Begin with the line containing "bake_transform(tether_strap)" and end with the line containing "# the same shape"; set down that block verbatim and nothing else.

━━ DATA ━━

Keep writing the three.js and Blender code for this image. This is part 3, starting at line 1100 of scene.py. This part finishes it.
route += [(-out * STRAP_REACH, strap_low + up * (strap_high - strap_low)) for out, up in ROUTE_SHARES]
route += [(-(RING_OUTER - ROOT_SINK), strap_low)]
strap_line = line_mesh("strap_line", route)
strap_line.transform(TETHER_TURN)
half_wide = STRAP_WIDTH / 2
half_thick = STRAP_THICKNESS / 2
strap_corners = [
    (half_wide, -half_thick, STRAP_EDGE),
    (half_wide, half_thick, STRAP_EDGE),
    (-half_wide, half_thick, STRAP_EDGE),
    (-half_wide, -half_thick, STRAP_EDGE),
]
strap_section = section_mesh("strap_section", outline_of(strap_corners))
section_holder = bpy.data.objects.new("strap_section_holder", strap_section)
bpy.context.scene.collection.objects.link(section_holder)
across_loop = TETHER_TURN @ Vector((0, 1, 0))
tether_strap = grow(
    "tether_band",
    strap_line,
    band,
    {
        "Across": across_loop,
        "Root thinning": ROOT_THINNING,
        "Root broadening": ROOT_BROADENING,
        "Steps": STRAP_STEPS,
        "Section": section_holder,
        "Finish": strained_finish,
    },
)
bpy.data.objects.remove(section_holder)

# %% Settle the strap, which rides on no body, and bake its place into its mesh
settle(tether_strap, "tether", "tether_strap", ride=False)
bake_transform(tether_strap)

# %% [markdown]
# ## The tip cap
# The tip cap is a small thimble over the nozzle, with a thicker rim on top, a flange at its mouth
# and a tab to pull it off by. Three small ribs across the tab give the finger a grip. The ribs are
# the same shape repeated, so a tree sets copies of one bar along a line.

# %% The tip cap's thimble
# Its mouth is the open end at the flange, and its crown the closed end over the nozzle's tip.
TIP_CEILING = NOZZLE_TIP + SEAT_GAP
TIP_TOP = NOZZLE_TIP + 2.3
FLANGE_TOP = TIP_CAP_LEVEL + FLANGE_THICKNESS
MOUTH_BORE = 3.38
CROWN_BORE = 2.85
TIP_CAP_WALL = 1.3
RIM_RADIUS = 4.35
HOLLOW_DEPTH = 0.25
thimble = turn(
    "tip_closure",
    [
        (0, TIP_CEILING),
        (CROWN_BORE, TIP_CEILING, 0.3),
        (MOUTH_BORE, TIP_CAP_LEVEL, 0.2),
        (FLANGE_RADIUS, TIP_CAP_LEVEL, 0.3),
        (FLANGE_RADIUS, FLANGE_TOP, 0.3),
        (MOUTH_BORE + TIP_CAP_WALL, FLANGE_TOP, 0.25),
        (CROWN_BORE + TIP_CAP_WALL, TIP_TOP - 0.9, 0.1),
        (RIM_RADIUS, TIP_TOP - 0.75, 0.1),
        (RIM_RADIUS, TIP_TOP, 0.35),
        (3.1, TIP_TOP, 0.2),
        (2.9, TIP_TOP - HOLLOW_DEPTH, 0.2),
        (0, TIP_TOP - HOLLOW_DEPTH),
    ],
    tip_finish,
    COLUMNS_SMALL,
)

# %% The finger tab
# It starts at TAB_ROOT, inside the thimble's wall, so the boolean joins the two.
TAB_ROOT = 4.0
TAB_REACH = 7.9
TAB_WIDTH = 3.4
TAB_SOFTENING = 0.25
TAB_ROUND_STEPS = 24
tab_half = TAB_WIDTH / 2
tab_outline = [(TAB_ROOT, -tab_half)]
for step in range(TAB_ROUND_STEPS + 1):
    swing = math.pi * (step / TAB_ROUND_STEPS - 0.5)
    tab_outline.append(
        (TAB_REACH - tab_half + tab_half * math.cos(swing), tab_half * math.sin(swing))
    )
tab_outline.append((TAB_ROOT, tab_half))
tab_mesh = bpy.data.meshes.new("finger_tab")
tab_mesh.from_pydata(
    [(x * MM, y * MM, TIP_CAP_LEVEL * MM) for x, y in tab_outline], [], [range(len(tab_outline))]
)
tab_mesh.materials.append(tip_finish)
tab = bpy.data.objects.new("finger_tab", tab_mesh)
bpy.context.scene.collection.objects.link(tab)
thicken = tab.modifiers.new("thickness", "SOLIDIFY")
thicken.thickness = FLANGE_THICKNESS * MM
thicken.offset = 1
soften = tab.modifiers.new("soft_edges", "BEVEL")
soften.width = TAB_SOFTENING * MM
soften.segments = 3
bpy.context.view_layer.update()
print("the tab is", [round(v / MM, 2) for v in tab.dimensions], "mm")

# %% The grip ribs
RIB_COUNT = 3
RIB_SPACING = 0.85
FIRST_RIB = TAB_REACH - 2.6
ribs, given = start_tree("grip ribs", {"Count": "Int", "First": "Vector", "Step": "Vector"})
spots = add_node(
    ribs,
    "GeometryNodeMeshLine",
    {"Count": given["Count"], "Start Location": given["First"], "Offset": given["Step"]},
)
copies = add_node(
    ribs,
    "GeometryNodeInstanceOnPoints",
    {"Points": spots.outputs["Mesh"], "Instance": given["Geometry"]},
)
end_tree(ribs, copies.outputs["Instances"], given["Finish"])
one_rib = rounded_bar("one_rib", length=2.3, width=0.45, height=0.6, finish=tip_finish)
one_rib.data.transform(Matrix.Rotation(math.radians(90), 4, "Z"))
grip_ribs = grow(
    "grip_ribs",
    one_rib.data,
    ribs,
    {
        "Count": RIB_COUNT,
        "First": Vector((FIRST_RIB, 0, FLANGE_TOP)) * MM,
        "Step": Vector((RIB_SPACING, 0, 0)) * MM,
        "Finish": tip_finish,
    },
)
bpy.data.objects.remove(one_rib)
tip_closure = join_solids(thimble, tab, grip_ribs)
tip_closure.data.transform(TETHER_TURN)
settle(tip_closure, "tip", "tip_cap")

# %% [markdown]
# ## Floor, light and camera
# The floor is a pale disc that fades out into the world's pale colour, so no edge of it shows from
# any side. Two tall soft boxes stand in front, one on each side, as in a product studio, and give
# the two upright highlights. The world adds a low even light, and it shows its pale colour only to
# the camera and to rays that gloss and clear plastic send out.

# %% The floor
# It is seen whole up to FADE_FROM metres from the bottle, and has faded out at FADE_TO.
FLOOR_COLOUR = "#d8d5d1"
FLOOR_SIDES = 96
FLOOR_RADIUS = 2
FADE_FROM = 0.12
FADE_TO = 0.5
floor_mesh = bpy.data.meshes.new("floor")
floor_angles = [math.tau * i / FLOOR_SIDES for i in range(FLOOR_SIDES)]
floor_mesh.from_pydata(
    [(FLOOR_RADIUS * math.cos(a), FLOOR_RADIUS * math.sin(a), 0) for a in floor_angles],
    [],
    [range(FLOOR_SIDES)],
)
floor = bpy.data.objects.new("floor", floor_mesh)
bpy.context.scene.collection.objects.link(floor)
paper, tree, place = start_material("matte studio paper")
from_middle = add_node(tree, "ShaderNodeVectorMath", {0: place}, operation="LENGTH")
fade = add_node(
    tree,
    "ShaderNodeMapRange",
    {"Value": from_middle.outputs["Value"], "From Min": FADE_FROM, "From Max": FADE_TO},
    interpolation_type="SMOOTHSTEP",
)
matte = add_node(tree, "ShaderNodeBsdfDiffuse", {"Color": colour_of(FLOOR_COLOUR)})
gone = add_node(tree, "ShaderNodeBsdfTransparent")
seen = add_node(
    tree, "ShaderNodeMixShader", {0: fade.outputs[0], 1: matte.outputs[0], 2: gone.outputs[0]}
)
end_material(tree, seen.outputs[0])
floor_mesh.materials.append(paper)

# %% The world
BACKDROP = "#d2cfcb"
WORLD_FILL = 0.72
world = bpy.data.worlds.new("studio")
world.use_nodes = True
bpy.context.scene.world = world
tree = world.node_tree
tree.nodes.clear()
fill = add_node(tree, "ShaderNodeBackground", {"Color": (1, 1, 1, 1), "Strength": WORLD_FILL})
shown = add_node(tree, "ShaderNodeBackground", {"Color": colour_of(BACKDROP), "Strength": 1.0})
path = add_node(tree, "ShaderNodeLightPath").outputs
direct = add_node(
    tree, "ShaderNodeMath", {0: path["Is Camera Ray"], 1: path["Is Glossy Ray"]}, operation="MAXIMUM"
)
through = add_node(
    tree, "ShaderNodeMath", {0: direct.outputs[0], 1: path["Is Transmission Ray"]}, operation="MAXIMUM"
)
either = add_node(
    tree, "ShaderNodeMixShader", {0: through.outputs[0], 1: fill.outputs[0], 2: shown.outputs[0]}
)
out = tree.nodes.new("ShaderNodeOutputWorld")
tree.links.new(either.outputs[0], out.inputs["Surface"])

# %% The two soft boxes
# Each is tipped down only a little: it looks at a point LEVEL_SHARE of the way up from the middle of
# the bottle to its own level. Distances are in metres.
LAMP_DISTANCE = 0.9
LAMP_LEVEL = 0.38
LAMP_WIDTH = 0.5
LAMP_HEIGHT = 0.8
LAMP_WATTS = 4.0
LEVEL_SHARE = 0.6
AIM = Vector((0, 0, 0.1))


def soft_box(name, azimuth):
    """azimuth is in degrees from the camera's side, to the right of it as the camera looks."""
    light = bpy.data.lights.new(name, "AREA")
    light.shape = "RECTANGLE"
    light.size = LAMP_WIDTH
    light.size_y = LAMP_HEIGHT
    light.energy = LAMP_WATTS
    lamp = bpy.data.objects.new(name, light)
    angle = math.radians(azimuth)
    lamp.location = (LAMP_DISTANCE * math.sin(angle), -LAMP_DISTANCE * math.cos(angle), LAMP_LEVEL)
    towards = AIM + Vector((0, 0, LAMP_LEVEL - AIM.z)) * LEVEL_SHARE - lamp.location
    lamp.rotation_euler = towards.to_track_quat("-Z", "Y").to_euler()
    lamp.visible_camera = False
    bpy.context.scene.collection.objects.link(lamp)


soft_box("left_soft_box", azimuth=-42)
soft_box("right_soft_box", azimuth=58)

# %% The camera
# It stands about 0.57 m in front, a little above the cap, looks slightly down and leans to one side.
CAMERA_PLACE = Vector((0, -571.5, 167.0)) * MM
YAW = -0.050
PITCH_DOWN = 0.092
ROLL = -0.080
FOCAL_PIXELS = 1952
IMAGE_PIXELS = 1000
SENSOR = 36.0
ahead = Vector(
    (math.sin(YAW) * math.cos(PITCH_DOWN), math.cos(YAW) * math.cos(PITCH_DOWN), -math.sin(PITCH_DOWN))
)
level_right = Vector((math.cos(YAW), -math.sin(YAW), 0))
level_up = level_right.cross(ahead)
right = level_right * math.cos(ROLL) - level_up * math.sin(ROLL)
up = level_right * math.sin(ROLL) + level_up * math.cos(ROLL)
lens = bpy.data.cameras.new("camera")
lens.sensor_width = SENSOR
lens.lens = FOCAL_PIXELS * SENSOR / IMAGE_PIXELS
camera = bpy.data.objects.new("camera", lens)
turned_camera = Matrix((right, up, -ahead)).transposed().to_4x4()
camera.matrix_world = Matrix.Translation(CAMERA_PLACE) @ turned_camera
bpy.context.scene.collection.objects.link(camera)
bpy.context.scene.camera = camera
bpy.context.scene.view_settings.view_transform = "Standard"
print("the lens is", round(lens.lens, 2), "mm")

━━━

THE REPLY
bake_transform(tether_strap)

# %% [markdown]
# ## The tip cap
# The tip cap is a small thimble over the nozzle, with a thicker rim on top, a flange at its mouth
# and a tab to pull it off by. Three small ribs across the tab give the finger a grip. The ribs are
# the same shape repeated, so a tree sets copies of one bar along a line.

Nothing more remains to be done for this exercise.